Given request:
Copy exactly the lines from the one containing "clear_scene()" to the one containing "for node in", both lines included, and nothing else.

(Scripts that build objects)
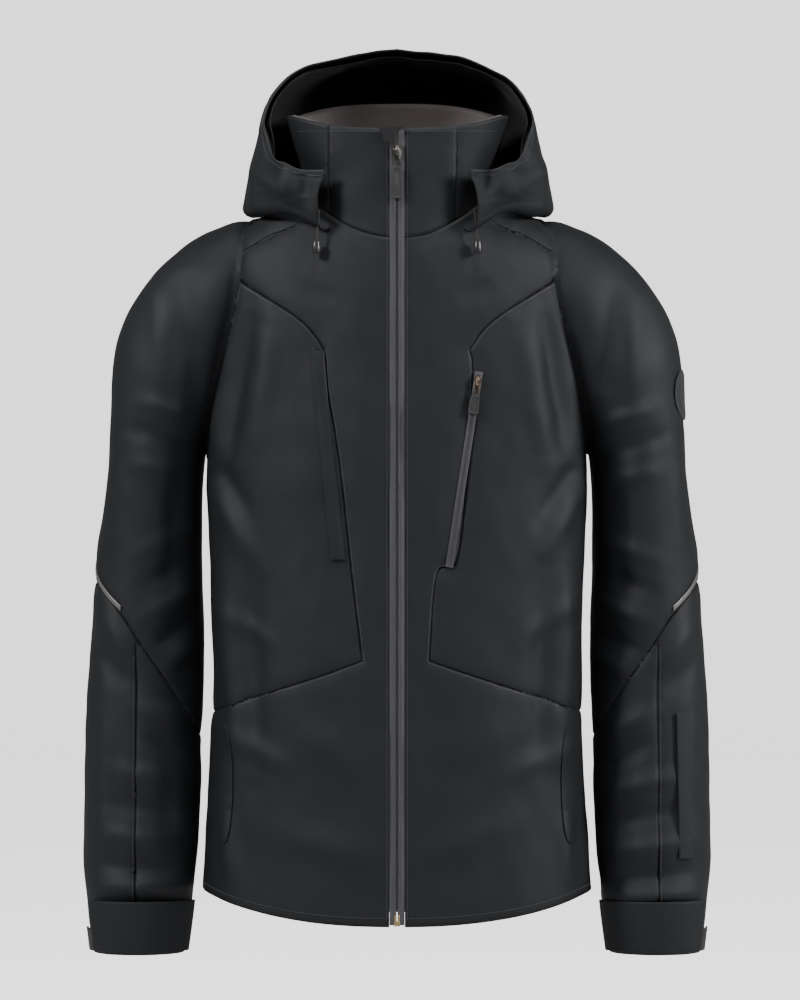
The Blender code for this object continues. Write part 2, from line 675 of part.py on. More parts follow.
def make_chest_pocket(tree):
    """The zipped pocket on the left chest: tape, slider with its pull, and the bag behind."""
    axes, top, low = chest_zip_frame(tree)
    run = (top - low).length
    frame = Matrix.Translation(top) @ axes
    size = (0.0076, TAPE_THICK, run - 0.001)
    tape = local_block("pocket_zip_tape", frame, size, (0, TAPE_THICK / 2, -run / 2), "zip_tape")
    boolean(tape, [local_block("slit", frame, (2 * SLIT, 0.01, run - 0.006), (0, 0, -run / 2))])
    place = frame @ Matrix.Translation((0, 0.0005, -0.0110))
    make_slider("pocket_slider", place, *POCKET_SLIDER)
    hinge = place @ Matrix.Translation((0, 0, -0.0020))
    make_pull(("pocket_pull_link", "pocket_pull_tab"), hinge, POCKET_PULL_Y, POCKET_LINK, POCKET_TAB)
    body_patch("chest_pocket_bag", (0.045, 0.125), (7.5, 10.2), "lining_fabric", -0.0065, 0.0020, (5, 6))


def slot_prism(tree):
    (x0, z0), (x1, z1) = CHEST_ZIP
    along = Vector((x0 - x1, z0 - z1)).normalized()
    across = Vector((along.y, -along.x)) * SLOT_HALF
    ends = [Vector((x0, z0)) + along * 0.0005, Vector((x1, z1)) - along * 0.0005]
    outline = [ends[0] + across, ends[0] - across, ends[1] - across, ends[1] + across]
    return prism("chest_slot", [tuple(point) for point in outline], -0.3, 0.0)


def make_welts():
    """Flaps over the concealed chest zip and over the two hand pockets."""
    flap = body_patch("chest_welt_right", (0.88, 0.97), (7.0, 11.4), "shell_fabric", 0.0028, 0.0015, (10, 14))
    boolean(flap, [prism("welt_outline", CHEST_WELT, -0.3, 0.0)], "INTERSECT")
    lens = []
    for index in range(16):
        angle = 2 * math.pi * index / 16
        lens.append((HAND_POCKET[0] + HAND_POCKET_HALF[0] * math.sin(angle),
                     HAND_POCKET[1] + HAND_POCKET_HALF[1] * math.cos(angle)))
    welt = body_patch("hand_pocket_welt_left", (0.12, 0.22), (11.6, 13.4), "shell_fabric",
                      0.0030, 0.0014, (8, 8))
    boolean(welt, [prism("lens_outline", lens, -0.3, 0.02)], "INTERSECT")
    mirror_copy(welt, "hand_pocket_welt_right")


# ---------------------------------------------------------------- assembly
def main():
    body_skin = wrapped("body_skin", body, *BODY_STEPS, v_range=(0.0, len(BODY_ROWS) - 1), closed=True)
    tree = BVHTree.FromBMesh(body_skin)
    body_skin.free()
    rows = (COLLAR_ROWS + 0.03, len(BODY_ROWS) - 1)
    solid = wrapped("body_plug", body, *BODY_STEPS, v_range=rows, closed=True)
    body_plug = filled("body_plug", solid, torso_inside, GAP)
    tube = wrapped("sleeve_plug", sleeve, *SLEEVE_STEPS, v_range=(0.0, CUFF_ROW), closed=True)
    sleeve_plug = filled("sleeve_plug", tube, sleeve_inside, GAP)
    plugs = [sleeve_plug, mirror_copy(sleeve_plug, "sleeve_plug_right", cutter=True)]
    make_body(plugs, [slot_prism(tree)])
    make_collar()
    make_lining(plugs)
    make_sleeves(body_plug)
    make_hood()
    make_hood_cords()
    make_front_zip()
    make_chest_pocket(tree)
    make_welts()
    make_hanger_loop()
    for obj in JACKET.objects:
        obj.data.transform(Matrix.Translation((0.0, -HANG_Y, 0.0)))


clear_scene()
JACKET = new_collection("ski_jacket")
CUTTERS = new_collection("cutters")
MATERIALS = {name: new_material(name) for name in COLOURS}
main()
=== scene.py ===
"""Ski jacket, visual model.

Every fabric piece starts as a grid wrapped on the surface that its pattern follows (body, sleeve or
hood), is cut along its seams, and is then dressed: seams sink in, folds rise, and stitches are laid.
Sizes are in metres. The pattern's own frame has its middle 42 mm in front of the hanger loop.
"""

import math

import bmesh
import bpy
import numpy as np
from mathutils import Matrix, Vector, noise
from mathutils.bvhtree import BVHTree
from mathutils.kdtree import KDTree


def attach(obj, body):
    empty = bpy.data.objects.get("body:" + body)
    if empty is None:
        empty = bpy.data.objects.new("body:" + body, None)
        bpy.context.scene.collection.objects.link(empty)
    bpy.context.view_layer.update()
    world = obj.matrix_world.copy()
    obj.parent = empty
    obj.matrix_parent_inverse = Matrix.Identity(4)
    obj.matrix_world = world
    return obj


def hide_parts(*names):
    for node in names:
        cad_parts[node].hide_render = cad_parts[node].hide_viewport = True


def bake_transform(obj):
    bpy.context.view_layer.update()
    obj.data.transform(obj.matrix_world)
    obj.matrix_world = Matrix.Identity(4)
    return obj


bl_info = {
    "name": "Ski jacket",
    "version": (1, 0, 0),
    "blender": (4, 5, 0),
    "location": "3D View > Sidebar > Jacket",
    "description": "Builds a ski jacket with a hood, zips, pockets and cuffs",
    "category": "Object",
}

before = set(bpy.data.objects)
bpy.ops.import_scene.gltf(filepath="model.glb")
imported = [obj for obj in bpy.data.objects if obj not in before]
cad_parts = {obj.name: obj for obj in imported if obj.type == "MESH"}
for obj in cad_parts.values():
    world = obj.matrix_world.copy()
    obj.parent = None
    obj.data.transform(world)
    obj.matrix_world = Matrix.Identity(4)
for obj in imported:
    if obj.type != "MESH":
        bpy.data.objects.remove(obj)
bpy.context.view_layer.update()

# ---------------------------------------------------------------- the pattern's driving sizes
PATTERN_Y = -0.042  # the pattern's middle, in the frame of the hanger loop
COLLAR_TOP_Z = 0.0455
HEM_FRONT_Z = -0.757
ZIP_TOP_Y = -0.103
ZIP_HEM_Y = -0.150
CUFF_Z = -0.793
CUFF_ROW = 10.36
COLLAR_ROWS = 3

# Rings from the collar's rim to the hem: z at front, side and back, half width, y at back, squareness
BODY_ROWS = [
    (COLLAR_TOP_Z, 0.063, 0.083, 0.1140, 0.056, 2.9),
    (0.010, 0.040, 0.054, 0.1080, 0.058, 2.6),
    (-0.030, 0.012, 0.020, 0.1010, 0.060, 2.3),
    (-0.066, -0.012, -0.004, 0.1000, 0.062, 2.1),
    (-0.080, -0.024, -0.014, 0.1250, 0.074, 2.1),
    (-0.098, -0.042, -0.034, 0.1500, 0.089, 2.1),
    (-0.128, -0.072, -0.068, 0.1760, 0.105, 2.2),
    (-0.170, -0.132, -0.130, 0.1880, 0.119, 2.3),
    (-0.225, -0.210, -0.210, 0.1930, 0.126, 2.4),
    (-0.290, -0.285, -0.285, 0.1960, 0.124, 2.4),
    (-0.400, -0.395, -0.395, 0.1930, 0.113, 2.4),
    (-0.500, -0.495, -0.495, 0.1890, 0.107, 2.4),
    (-0.600, -0.590, -0.595, 0.1910, 0.114, 2.4),
    (-0.690, -0.670, -0.680, 0.1960, 0.124, 2.4),
    (HEM_FRONT_Z, -0.727, -0.742, 0.2000, 0.131, 2.4),
]
# Rings of the left sleeve from shoulder to cuff: centre, tilt, half sizes across and front to back
SLEEVE_ROWS = [
    (0.1400, 0.004, -0.105, 90, 0.066, 0.060),
    (0.1720, 0.005, -0.124, 84, 0.076, 0.072),
    (0.2060, 0.007, -0.157, 66, 0.080, 0.078),
    (0.2320, 0.009, -0.205, 42, 0.071, 0.078),
    (0.2430, 0.010, -0.255, 18, 0.0545, 0.074),
    (0.2490, 0.011, -0.310, 3, 0.0500, 0.070),
    (0.2555, 0.012, -0.400, 0, 0.0545, 0.066),
    (0.2590, 0.006, -0.500, 0, 0.0590, 0.063),
    (0.2610, -0.004, -0.600, 0, 0.0600, 0.060),
    (0.2630, -0.014, -0.690, 0, 0.0585, 0.056),
    (0.2640, -0.019, -0.745, 0, 0.0545, 0.052),
    (0.2645, -0.022, CUFF_Z, 0, 0.0485, 0.047),
]
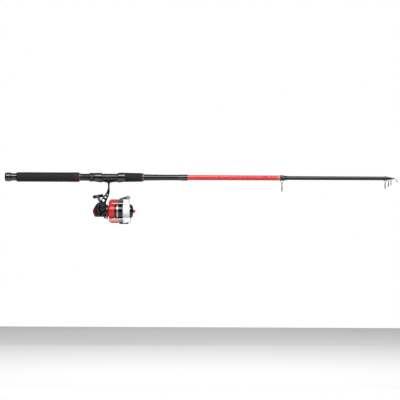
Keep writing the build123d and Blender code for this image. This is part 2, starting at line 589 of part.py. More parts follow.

Solution to this problem:
clear_scene()
JACKET = new_collection("ski_jacket")
CUTTERS = new_collection("cutters")
MATERIALS = {name: new_material(name) for name in COLOURS}
main()
=== scene.py ===
"""Ski jacket, visual model.

Every fabric piece starts as a grid wrapped on the surface that its pattern follows (body, sleeve or
hood), is cut along its seams, and is then dressed: seams sink in, folds rise, and stitches are laid.
Sizes are in metres. The pattern's own frame has its middle 42 mm in front of the hanger loop.
"""

import math

import bmesh
import bpy
import numpy as np
from mathutils import Matrix, Vector, noise
from mathutils.bvhtree import BVHTree
from mathutils.kdtree import KDTree


def attach(obj, body):
    empty = bpy.data.objects.get("body:" + body)
    if empty is None:
        empty = bpy.data.objects.new("body:" + body, None)
        bpy.context.scene.collection.objects.link(empty)
    bpy.context.view_layer.update()
    world = obj.matrix_world.copy()
    obj.parent = empty
    obj.matrix_parent_inverse = Matrix.Identity(4)
    obj.matrix_world = world
    return obj


def hide_parts(*names):
    for node in names:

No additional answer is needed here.